# How to Dress Treble Hooks



## SmoothLures (Feb 13, 2008)

I bought a few new Stingsilvers and felt like sharing, so here we go. 

You'll need:
1 bobbin with heavy thread, red preferred
1 bucktail/synthetic hair, your choice of color
scissors
fly head cement
hooks
whip finish tool (optional)
straight razor (optional)
krystal flash (optional)










Step 1:
Start your thread. Make a bump on one end, not overlapping the eye of the hook. 










Step 2: 
Move your thread to the back, leaving the middle thin. Make a bump towards the back. This will trap the hair where you want it so it doesn't slide around. Cut off and trim enough bucktail so it extends about the length of the hook. Add the hair in one bundle, and make 3 loose wraps in the middle. 










Step 3:
Twist the hair around the hook, getting it as evenly as possible. You only need to move the ends that are tied down, not the tips. You should have something like this. 










Step 4:
From now on your thread needs to stay very tight. Wrap forward, then back. You can whip finish and cement here or see the next optional step. 










Step 5 (optional):
If you want to add flash, whip finish 3 wraps, then add in 6-8 strands of krystal flash or flashabou in the middle of each hook. Tie down tight, cover with thread to the front then wrap to the back and whip finish. Apply head cement and let dry. I choose not to use flash but went this far for this tutorial.











Reattach your hook once the cement is dry, and it should look something like this. You can do all sorts of colors and whatever else you may want. 

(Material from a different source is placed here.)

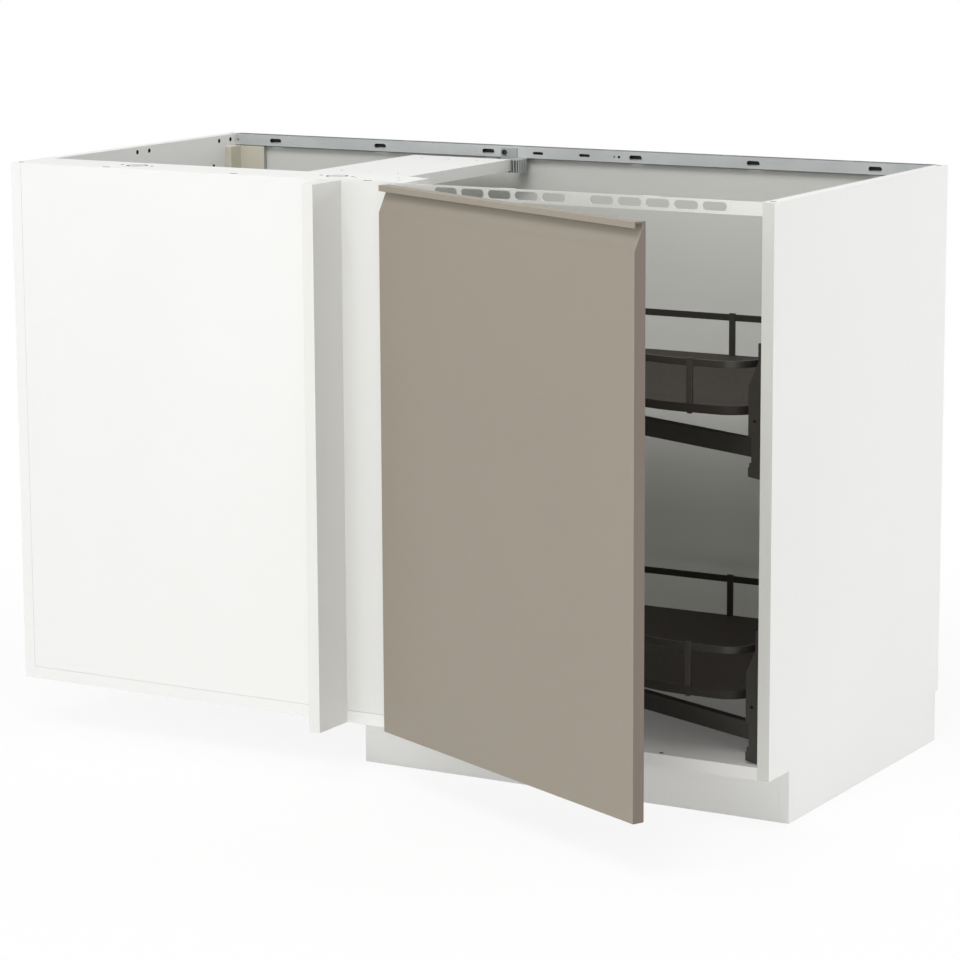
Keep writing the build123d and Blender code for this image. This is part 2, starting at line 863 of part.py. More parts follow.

Hope this will help some folks that might buy the poor quality dressed treble hooks that fall apart from the store. Please don't reuse this without permission from me.


----------



## HellRhaY (Jul 6, 2007)

send that to me, i'll try to see if that works.


----------



## SmoothLures (Feb 13, 2008)

If they didn't cost so much, I would. Need to buy some spare saltwater treble hooks.


----------



## RuddeDogg (Mar 20, 2004)

I'll take one to!!!!!!!!


----------